Çünkü zafer ancak bu yoldan geçer. (Bakınız Bakara:
214) Zalimlerle işbirliği yapılırsa, kesinlikle İslâm’a
zafer gelmez. (Bakınız Hud: 113) Muhakkak ki mü’minler
imtihana uğrayıp eziyet göreceklerdir ki sahte olanlar belli
olsunlar. (Bakınız Ankebut: 3-10) Hatta zafer, insanlar
yalanlayıp da onlarda ümit kalmayınca gelebilir. (Bakınız
Yusuf: 110)
Allah, yalnız salih amel işleyen mü’minleri halife kılar
ve onların vasıtasıyla dini yükseltir. (Bakınız Nur:
55) İyi niyete sahip olan kimse yalnız salih amel yapar. Günah
işlemek ise hezimete uğratır. Salih amel yapamazsa daha kötü
amel yapılmaz. Üstelik burada niyete bakılmaz, zahire (görünene)

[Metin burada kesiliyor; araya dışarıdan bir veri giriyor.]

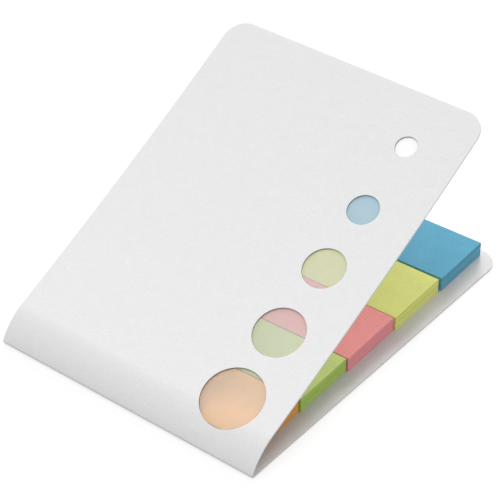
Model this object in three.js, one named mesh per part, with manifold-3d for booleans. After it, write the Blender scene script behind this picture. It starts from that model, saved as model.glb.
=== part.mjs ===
// A folded card of page markers, in millimetres, +Z up.
// One white card is creased near its middle, rolled over a soft spine and left standing half open.
// Five pads of coloured notes are glued side by side on its lower leaf, which rests on z = 0, and a strip
// of translucent film is glued inside the front leaf, behind its round windows.
// The crease runs along X at the -Y end, and the origin lies under the middle of the lower leaf.
import * as THREE from 'three';
import { mergeVertices } from 'three/addons/utils/BufferGeometryUtils.js';
import Module from 'manifold-3d';

const wasm = await Module();
wasm.setup();

// The card
const cardThickness = 0.4;
const cardWidth = 60;
const lowerLeafLength = 80.2; // from the outside of the crease to the free edge
const spineAllowance = 1.7; // how much longer the front leaf is, to reach over the pads
const cornerRadius = 4.5;

// How the front leaf stands, in degrees above the table
const creaseInsideRadius = 0.2;
const spineStartAngle = 61.5;
const spineInsideRadius = 11.6;
const flapStartAngle = 23.6;
const flapEndAngle = 28.7; // the flap lifts a little towards its free edge

// The pads
const padHeight = 3.1;
const padSideMargin = 3.85; // card left showing beside each end of the pads
const padFarMargin = 2.35; // card left showing past the farthest pad
const spineClearance = 0.4; // between the nearest pad's top edge and the inside of the spine
const nearPadLean = 2.25; // how far the nearest pad's lowest sheet reaches past its top one, under the spine

// One row for each pad, from the free edge to the crease. gap is the space on the pad's far side, trim is
// how far its width is off the average, and skew is how it was glued. The front leaf has a round window
// over each pad: its diameter, its centre's distance from the card's right edge, and how far its centre
// is past the pad's own centre, measured along the leaf from the crease.
const pads = [
  {
    name: 'pad_blue', colour: 0x6ab0cc, gap: 0, trim: -0.27, skew: 1.5,
    window: 4.4, fromEdge: 11.5, past: -0.175,
  },
  {
    name: 'pad_yellow', colour: 0xcacd78, gap: 0.4, trim: 0.23, skew: 1.1,
    window: 6.35, fromEdge: 11.5, past: -0.155,
  },
  {
    name: 'pad_pink', colour: 0xd68c88, gap: 0.2, trim: 0.43, skew: 1.2,
    window: 8.5, fromEdge: 11.2, past: 1.36,
  },
  {
    name: 'pad_green', colour: 0xa5b963, gap: 0.2, trim: -0.37, skew: 1.2,
    window: 10.3, fromEdge: 11.1, past: 1.35,
  },
  {
    name: 'pad_orange', colour: 0xd08c56, gap: 0.25, trim: -0.02, skew: 1.2,
    window: 12.4, fromEdge: 11.0, past: 1.05,
  },
];

// The film behind the windows
const filmThickness = 0.15;
const filmGlue = 0.02; // between the film and the inside of the card
const filmBorder = 2.5; // from the film's right edge to the card's
const filmWidth = 18;
const filmOverlap = 2.2; // film past the first and last window, along the leaf

// How finely round shapes are cut
const arcSteps = 10;
const windowSides = 40;
const stripSteps = 40;
const cutterReach = 1; // how far a cutter stands past the card

// Worked out from the sizes above
const radians = THREE.MathUtils.degToRad;
const quarter = Math.PI / 2;
const creaseRadius = creaseInsideRadius + cardThickness;
const spineRadius = spineInsideRadius + cardThickness;
const creaseTurn = radians(180 - spineStartAngle);
const spineTurn = radians(spineStartAngle - flapStartAngle);
const flapTurn = radians(flapEndAngle - flapStartAngle);
const creaseArc = creaseRadius * creaseTurn;
const spineArc = spineRadius * spineTurn;
const frontLeafLength = lowerLeafLength + spineAllowance; // along its outer face, from the crease
const flapLength = frontLeafLength - creaseArc - spineArc;
const flapRadius = flapLength / flapTurn;
const cutterDepth = 2 * (cardThickness + cutterReach); // half of it on each side of a leaf's outer face

// A unit vector across a sheet whose direction is an angle above +Y, on the left of that direction
function leftOf(angle) {
  return new THREE.Vector2(-Math.sin(angle), Math.cos(angle));
}

// Centres of the three arcs, in a plane with Y across and Z up
const creaseCentre = new THREE.Vector2(creaseRadius, creaseRadius);
const spineStart = creaseCentre.clone().addScaledVector(leftOf(radians(spineStartAngle)), creaseRadius);
const spineCentre = spineStart.clone().addScaledVector(leftOf(radians(spineStartAngle)), -spineRadius);
const flapStart = spineCentre.clone().addScaledVector(leftOf(radians(flapStartAngle)), spineRadius);
const flapCentre = flapStart.clone().addScaledVector(leftOf(radians(flapStartAngle)), flapRadius);

// The point of the front leaf at a distance along its outer face, and a height above that face
function onFrontLeaf(distance, height) {
  const alongSpine = distance - creaseArc;
  const alongFlap = alongSpine - spineArc;
  if (alongFlap < 0) {
    const angle = radians(spineStartAngle) - alongSpine / spineRadius;
    return spineCentre.clone().addScaledVector(leftOf(angle), spineRadius + height);
  }
  const angle = radians(flapStartAngle) + alongFlap / flapRadius;
  return flapCentre.clone().addScaledVector(leftOf(angle), height - flapRadius);
}

// A flat shape, X across, Y along the leaf and Z above its outer face, bent to follow the front leaf
function bendOverFrontLeaf(geometry) {
  const position = geometry.attributes.position;
  for (let i = 0; i < position.count; i += 1) {
    const place = onFrontLeaf(position.getY(i), position.getZ(i));
    position.setXYZ(i, position.getX(i), place.x, place.y);
  }
  return geometry;
}

function toSolid(geometry) {
  const bare = geometry.clone();
  bare.deleteAttribute('normal');
  bare.deleteAttribute('uv');
  const welded = mergeVertices(bare, 1e-4);
  const index = welded.index.array;
  const triangles = [];
  for (let i = 0; i < index.length; i += 3) {
    const [a, b, c] = [index[i], index[i + 1], index[i + 2]];
    if (a !== b && b !== c && c !== a) {
      triangles.push(a, b, c);
    }
  }
  return new wasm.Manifold(new wasm.Mesh({
    numProp: 3,
    vertProperties: new Float32Array(welded.attributes.position.array),
    triVerts: new Uint32Array(triangles),
  }));
}

function toGeometry(solid) {
  const mesh = solid.getMesh();
  const geometry = new THREE.BufferGeometry();
  geometry.setAttribute('position', new THREE.BufferAttribute(new Float32Array(mesh.vertProperties), 3));
  geometry.setIndex(new THREE.BufferAttribute(new Uint32Array(mesh.triVerts), 1));
  geometry.computeVertexNormals();
  return geometry;
}

// A side outline, Y across and Z up, drawn out along X to the card's width
function drawAcross(outline) {
  const options = { depth: cardWidth, bevelEnabled: false, curveSegments: arcSteps };
  const sheet = new THREE.ExtrudeGeometry(outline, options);
  sheet.translate(0, 0, -cardWidth / 2);
  const yAxis = new THREE.Vector3(0, 1, 0);
  const zAxis = new THREE.Vector3(0, 0, 1);
  const xAxis = new THREE.Vector3(1, 0, 0);
  return sheet.applyMatrix4(new THREE.Matrix4().makeBasis(yAxis, zAxis, xAxis));
}

// The folded card before its corners and windows are cut
function foldedSheet() {
  const start = radians(spineStartAngle);
  const middle = radians(flapStartAngle);
  const end = radians(flapEndAngle);
  const outline = new THREE.Shape();
  outline.moveTo(lowerLeafLength, 0);
  outline.lineTo(creaseRadius, 0);
  outline.absarc(creaseCentre.x, creaseCentre.y, creaseRadius, -quarter, start + quarter, true);
  outline.absarc(spineCentre.x, spineCentre.y, spineRadius, start + quarter, middle + quarter, true);
  outline.absarc(flapCentre.x, flapCentre.y, flapRadius, middle - quarter, end - quarter, false);
  const flapInsideRadius = flapRadius + cardThickness;
  outline.absarc(flapCentre.x, flapCentre.y, flapInsideRadius, end - quarter, middle - quarter, true);
  outline.absarc(spineCentre.x, spineCentre.y, spineInsideRadius, middle + quarter, start + quarter, false);
  outline.absarc(creaseCentre.x, creaseCentre.y, creaseInsideRadius, start + quarter, 3 * quarter, false);
  outline.lineTo(lowerLeafLength, cardThickness);
  outline.closePath();
  return drawAcross(outline);
}

// A layer as wide and long as the front leaf that lines its inside, from the spine to the free edge
function frontLeafLining() {
  const start = radians(spineStartAngle);
  const middle = radians(flapStartAngle);
  const end = radians(flapEndAngle);
  const glued = cardThickness + filmGlue;
  const bare = glued + filmThickness;
  const outline = new THREE.Shape();
  outline.absarc(spineCentre.x, spineCentre.y, spineRadius - glued, start + quarter, middle + quarter, true);
  outline.absarc(flapCentre.x, flapCentre.y, flapRadius + glued, middle - quarter, end - quarter, false);
  outline.absarc(flapCentre.x, flapCentre.y, flapRadius + bare, end - quarter, middle - quarter, true);
  outline.absarc(spineCentre.x, spineCentre.y, spineRadius - bare, middle + quarter, start + quarter, false);
  outline.closePath();
  return drawAcross(outline);
}

// What is cut off a square corner to round it. side is 1 on the right and -1 on the left.
function cornerCutter(side, leafLength) {
  const innerX = cardWidth / 2 - cornerRadius;
  const outerX = cardWidth / 2 + cutterReach;
  const innerY = leafLength - cornerRadius;
  const outerY = leafLength + cutterReach;
  const outline = new THREE.Shape();
  outline.moveTo(innerX, outerY);
  outline.lineTo(innerX, leafLength);
  outline.absarc(innerX, innerY, cornerRadius, quarter, 0, true);
  outline.lineTo(outerX, innerY);
  outline.lineTo(outerX, outerY);
  outline.closePath();
  const options = { depth: cutterDepth, bevelEnabled: false, curveSegments: arcSteps };
  const cutter = new THREE.ExtrudeGeometry(outline, options);
  cutter.translate(0, 0, -cutterDepth / 2);
  return side < 0 ? cutter.rotateY(Math.PI) : cutter;
}

function windowCutter(pad) {
  const radius = pad.window / 2;
  const cutter = new THREE.CylinderGeometry(radius, radius, cutterDepth, windowSides);
  cutter.rotateX(quarter);
  cutter.translate(cardWidth / 2 - pad.fromEdge, pad.centre + pad.past, 0);
  return bendOverFrontLeaf(cutter);
}

// Where the pads lie: each one's width and the distance of its centre from the crease
function layOutPads() {
  const padLength = cardWidth - 2 * padSideMargin;
  const padTop = cardThickness + padHeight;
  const lastSkew = radians(pads[pads.length - 1].skew);
  const spineAtPadTop = spineCentre.x - Math.sqrt(spineInsideRadius ** 2 - (padTop - spineCentre.y) ** 2);
  const nearEdge = spineAtPadTop + spineClearance + Math.sin(lastSkew) * padLength / 2;
  const farEdge = lowerLeafLength - padFarMargin;
  const gaps = pads.reduce((sum, pad) => sum + pad.gap, 0);
  const averageWidth = (farEdge - nearEdge - gaps) / pads.length;
  let edge = farEdge;
  return pads.map((pad) => {
    const width = averageWidth + pad.trim;
    const centre = edge - pad.gap - width / 2;
    edge = centre - width / 2;
    return { ...pad, length: padLength, width, centre };
  });
}

function matte(colour) {
  return new THREE.MeshStandardMaterial({ color: colour, roughness: 0.85, metalness: 0 });
}

function makeCover(laidPads) {
  let card = toSolid(foldedSheet());
  for (const side of [-1, 1]) {
    const lower = cornerCutter(side, lowerLeafLength);
    const upper = bendOverFrontLeaf(cornerCutter(side, frontLeafLength));
    card = card.subtract(toSolid(lower)).subtract(toSolid(upper));
  }
  for (const pad of laidPads) {
    card = card.subtract(toSolid(windowCutter(pad)));
  }
  const cover = new THREE.Mesh(toGeometry(card), matte(0xebebee));
  cover.name = 'cover';
  return cover;
}

// The lining, cut to a strip that covers every window
function makeFilm(laidPads) {
  const nearPad = laidPads[laidPads.length - 1];
  const farPad = laidPads[0];
  const nearEnd = nearPad.centre + nearPad.past - nearPad.window / 2 - filmOverlap;
  const farEnd = farPad.centre + farPad.past + farPad.window / 2 + filmOverlap;
  const strip = new THREE.BoxGeometry(filmWidth, farEnd - nearEnd, cutterDepth, 1, stripSteps, 1);
  strip.translate(cardWidth / 2 - filmBorder - filmWidth / 2, (nearEnd + farEnd) / 2, 0);
  const solid = toSolid(frontLeafLining()).intersect(toSolid(bendOverFrontLeaf(strip)));
  const clearPlastic = { color: 0xf7f8f9, roughness: 0.5, metalness: 0, transparent: true, opacity: 0.38 };
  const film = new THREE.Mesh(toGeometry(solid), new THREE.MeshStandardMaterial(clearPlastic));
  film.name = 'window_film';
  return film;
}

// A stack of sheets. Only the nearest pad leans, so that its sheets fan out towards the crease.
function makePad(pad) {
  const lean = pad === laidPads[laidPads.length - 1] ? nearPadLean : 0;
  const stack = new THREE.BoxGeometry(pad.length, pad.width, padHeight);
  const position = stack.attributes.position;
  for (let i = 0; i < position.count; i += 1) {
    if (position.getY(i) < 0 && position.getZ(i) < 0) {
      position.setY(i, position.getY(i) - lean);
    }
  }
  stack.computeVertexNormals();
  const mesh = new THREE.Mesh(stack, matte(pad.colour));
  mesh.name = pad.name;
  mesh.position.set(0, pad.centre, cardThickness + padHeight / 2);
  mesh.rotation.z = radians(pad.skew);
  return mesh;
}

const laidPads = layOutPads();
const markers = new THREE.Group();
markers.add(makeCover(laidPads));
markers.add(makeFilm(laidPads));
for (const pad of laidPads) {
  markers.add(makePad(pad));
}
markers.position.y = -lowerLeafLength / 2;

export default markers;
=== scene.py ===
import math
import random

import bmesh
import bpy
from mathutils import Matrix, Vector


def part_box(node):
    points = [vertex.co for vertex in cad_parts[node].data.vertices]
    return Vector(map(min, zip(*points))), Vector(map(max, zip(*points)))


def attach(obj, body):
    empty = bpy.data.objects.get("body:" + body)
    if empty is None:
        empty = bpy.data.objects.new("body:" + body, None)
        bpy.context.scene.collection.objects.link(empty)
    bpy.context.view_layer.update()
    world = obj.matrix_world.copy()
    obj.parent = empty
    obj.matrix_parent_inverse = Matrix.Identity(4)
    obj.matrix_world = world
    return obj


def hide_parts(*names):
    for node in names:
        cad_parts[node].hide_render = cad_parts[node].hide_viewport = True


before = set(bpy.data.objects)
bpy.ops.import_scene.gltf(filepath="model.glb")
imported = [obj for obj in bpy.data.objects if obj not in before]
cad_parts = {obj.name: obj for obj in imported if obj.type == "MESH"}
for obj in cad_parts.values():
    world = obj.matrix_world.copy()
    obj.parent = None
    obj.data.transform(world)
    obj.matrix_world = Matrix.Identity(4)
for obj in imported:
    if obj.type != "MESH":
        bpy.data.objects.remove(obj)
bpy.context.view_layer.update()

mm = 0.001
print("frame loaded:", ", ".join(sorted(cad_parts)))


def onlySelect(piece):
    if bpy.context.mode != "OBJECT":
        bpy.ops.object.mode_set(mode="OBJECT")
    bpy.ops.object.select_all(action="DESELECT")
    piece.select_set(True)
    bpy.context.view_layer.objects.active = piece


def editMode(piece):
    onlySelect(piece)
    bpy.ops.object.mode_set(mode="EDIT")


def objectMode():
    bpy.ops.object.mode_set(mode="OBJECT")


# selects the points that pass a test on their place, with the edges and faces between them
def pickPoints(piece, wanted):
    bpy.ops.mesh.select_all(action="DESELECT")
    mesh = bmesh.from_edit_mesh(piece.data)
    for point in mesh.verts:
        point.select_set(wanted(point.co))
    mesh.select_flush(True)
    bmesh.update_edit_mesh(piece.data)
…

bakılır. Yani amellere ve sözlere bakılır. Rasulullah (SAV)
şöyle buyurdu: “Biz zahire hüküm veririz. Allah gizli
olanların hususlarını üstlenir.” Bu sebeple Usame (r.a)
savaşta “La ilahe illallah Muhammed Rasulullah” diyen kâfiri
vurduktan sonra bunu Rasulullah’a bildirdi. Rasulullah (SAV)
ona kızdı. Usame, “Korkudan bunu söyledi, ya Rasulullah”
deyince, Rasulullah (SAV), “Onun kalbini açıp ona baktın
mı?” dedi. Bu nedenle küfür kelimesini söyleyen veya
uygulayan kimse, şüphesiz kâfirdir. Kalbini açmıyoruz ve
ona bakmıyoruz. Ebu Lubabe adlı müslüman, cahiliyyede yahudi
Kureyze oğullarının dostu idi. Bu yahudi kabile ihanet
ettikten sonra İslâm ordusu tarafından kuşatılınca, Ebu
Lubabe’yle danışmak için onu çağırdılar. Ebu Lubabe’ye
sordular: “Muhammed bize ne yapacak?” Ebu Lubabe “Sizi
kesecek” dedi. Fakat Ebu Lubabe, bir sır kaçırarak ihanet
yaptığını anladı. Kendini bir ağaca bağladı. Allah’ın
affı gelinceye kadar öğlece bağlı kaldı.
Buna göre niyetlerinin iyi olduğunu iddia edenler, küfrü
uygulamaktan vazgeçsinler ve Allah’ın affını istesinler.
Kendilerini ağaçlara veya başka şeylere bağlasınlar. Müslümanlar
onların tövbelerinden emin olunca onları çözsünler.
Nitekim Allahu Tealâ şöyle buyurdu:
“Onlar, bir kötülük yaptıkları veya nefislerine
zulmettikleri zaman, Allah’ı hatırlayarak hemen
bağışlanmasını dilerler. Günahları da, Allah’tan başka
kim bağışlayabilir? Onlar bile bile yaptıklarında ısrar
etmezler. İşte onların mükâfatı, Rableri tarafından
bağışlanma ve altında ırmaklar akan, içinde ebedî
kalacakları cennetlerdir. Çalışanların ecri ne güzeldir.”